Is the idea of politics based on common decency relevant now the class that Orwell thought spawned it has withered? If we think of the panoply of voluntary organisations responding to deprivation today; of the public’s response to the 2020 pandemic—isn’t this common decency in action? Common decency finds institutional expression in the NHS, whose values were never clearer than now. Figures so different as Nigel Lawson and Grayson Perry have suggested the NHS is akin to a modern religion. This is pure Orwell, who had argued that if properly represented, the values of “countless thousands of ordinary people” could shake the polity.
Orwell saw ordinary people wanting to be and do good—though not too good and not all the time; and based on recent experiences, not all the people (toilet rolls, anyone?) Overwhelmingly, however, the public response to Covid-19 has shown the continued, maybe enhanced relevance of common decency.

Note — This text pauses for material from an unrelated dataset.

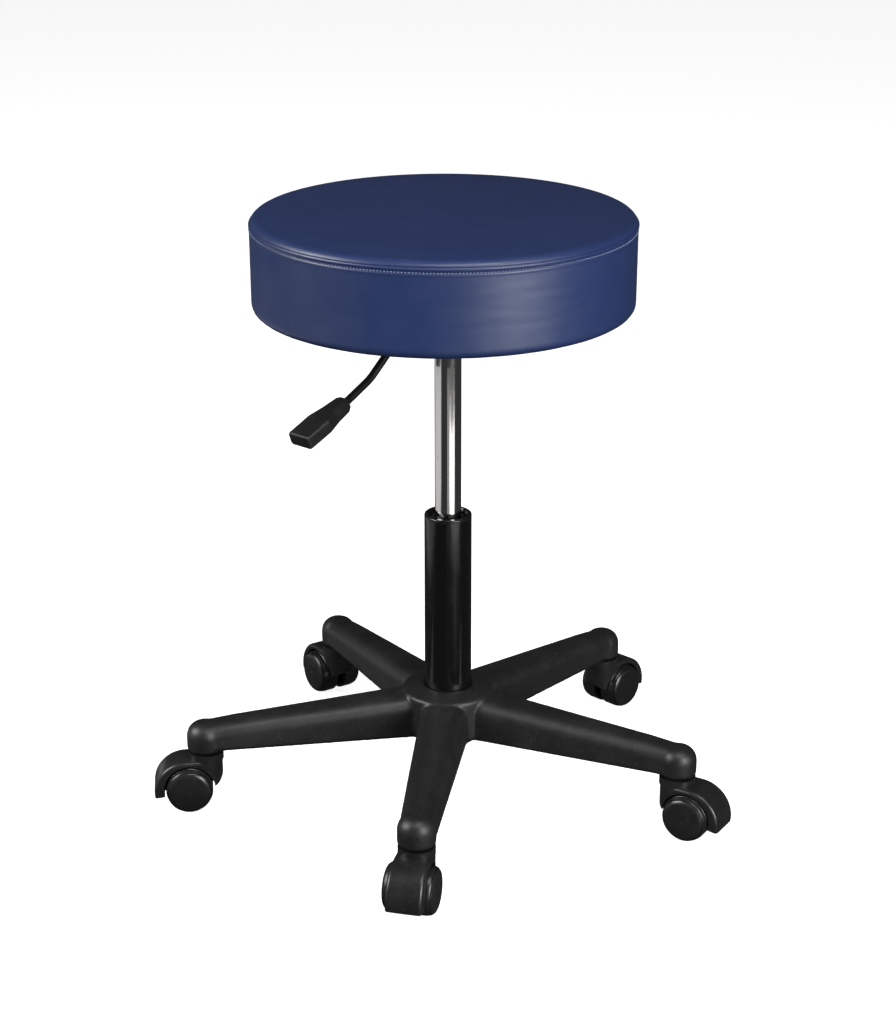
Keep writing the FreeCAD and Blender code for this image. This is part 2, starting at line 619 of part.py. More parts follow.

Machiavelli thought morality simply couldn’t be applied to governing. Orwell himself recognised that reconciling power with righteousness (his words) was the major political problem, but would have insisted there was an alternative to the policies pursued today: the dehumanising politics of the market, the return to corrosive inequality, the creation of a social environment so hostile as to deter any from seeking refuge in this country. That alternative would be to create a more effective form of representation than our current party system allows, thereby “institutionalising” common decency. Maybe Orwell the moralist is still worth listening to.